13. A method as in claim 12 where the step of combining feeds to form substreams includes the step of selecting for a substream substantially similar fractions of the number of feeds in each group.

14. Flow dividing means for dividing a larger refrigerant flow stream into at least two substreams comprising primary distributor means for receiving the larger refrigerant flow stream and dividing said larger stream into at least three feeder refrigerant flow streams, means for receiving and recombining the feeder streams into at least two substreams where the primary distributor means includes: first distributor means having an inlet and outlets for dividing a flow stream; second distributor means having an inlet and outlets for dividing a flow stream; and third distributor means having an inlet and outlets for dividing a flow stream; and where the inlet of the first distributor means is conduit-connected to receive the larger refrigerant flow stream and to divide said flow stream into parts and substantially unrestricted conduits for simultaneously delivering said parts to the inlets of the second and third distributor means; and where flow from the outlets of the second and third distributor means constitute the feeder streams.

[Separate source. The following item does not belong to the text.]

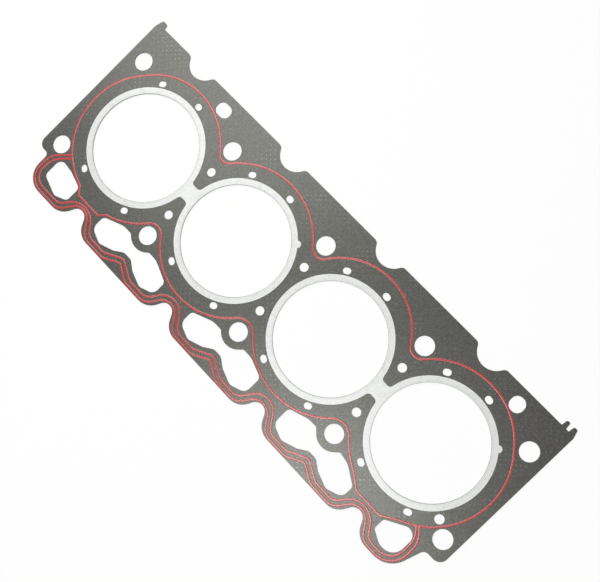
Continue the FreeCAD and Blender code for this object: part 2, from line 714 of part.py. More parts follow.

15. Flow dividing means as in claim 14 where the flow rates in all the feeder streams are substantially equal.

16. Flow dividing means as in claim 14 where one of the means for receiving and recombining the feeder streams to form a substream receives a fraction of the feeder streams from the second distributor means and a substantially similar fraction of the feeder streams from the third distributor means.

17. Flow dividing means as in claim 14 where the number of feeder streams combined to form each substream is the same.

18. Flow dividing means as in claim 14 where the number of feeder streams combined to form a first substream is fewer than the number of feeder streams combined to feed a second substream.